The Doctor finally realizes that the I2 pen was given to Sarah as a tracker, which means it must be transmitting a signal which he can use to locate it. He discovers that it has been moved out of the Silver Bullet offices, but before he can narrow down its location Sylvia unexpectedly attacks him and smashes the tracing equipment. Harry is forced to shoot her, realizing that she was rescued too late and had already been transformed into a Voracian. Emotionally drained, Harry continues on to Downing Street, where the Doctor joins him after completing his work on George's programme. Not only can he shut down any such chips, he can emulate the Millennium Bug in systems which don't suffer from it.

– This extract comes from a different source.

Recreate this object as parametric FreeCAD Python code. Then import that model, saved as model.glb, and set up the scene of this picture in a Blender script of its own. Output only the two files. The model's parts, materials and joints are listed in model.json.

Randall's men fight their way past Attwood's Voracian troops and take over 10 Downing Street, and both Attwood and Cave are killed in the fighting. Foley, Randall and the Doctor inform Brooks about Krimkov's deal and allow him to contact the Russian Premier, who tells the horrified Brooks that a missile has been launched from Nevchenka due to the British having supplied faulty detection equipment. As the Premier prepares to launch a retaliatory strike Brooks breaks down and admits the truth, realising too late that he has been tricked and that his confession has been broadcast to his own Parliament. His career is over and as he has nothing left to lose, although the Doctor insists that he reveal where Cutter has gone. Bryant attacks Brooks, trying to shut him up, and when Bryant is shot and revealed to be an alien cyborg, Brooks admits that Cutter has set up in Chequers, the PM's private country residence.

Realising a show of force will provoke the Voracians into prematurely activating Voractyll, the Doctor and Harry go to Chequers alone, and Harry creates a distraction while the Doctor breaks in. The Doctor finds Dave Hodges about to install the missing code sequences and activate the programme, and tries to reawaken his buried humanity. He is captured, as is Harry, and when Hodges refuses to activate Voractyll, one of the Voracians kills him and activates it. Thanks to the Doctor's continued attempts to distract them, however, the Voracians have neglected to check the programme for faults and realise too late that the Doctor has programmed it to emulate the Millennium Bug. The Voracians shut down or explode as the bug hits them, and Voractyll is destroyed, ending their Earth invasion.

Characters

References

Individuals

Foods and beverages

  • The Doctor offers a bag of dolly mixtures to George, but insists that they are jelly babies. He produces, and drinks, numerous bottles of ginger beer from his pockets.
  • Harry drinks a pint of beer when meeting George. He prefers white coffee.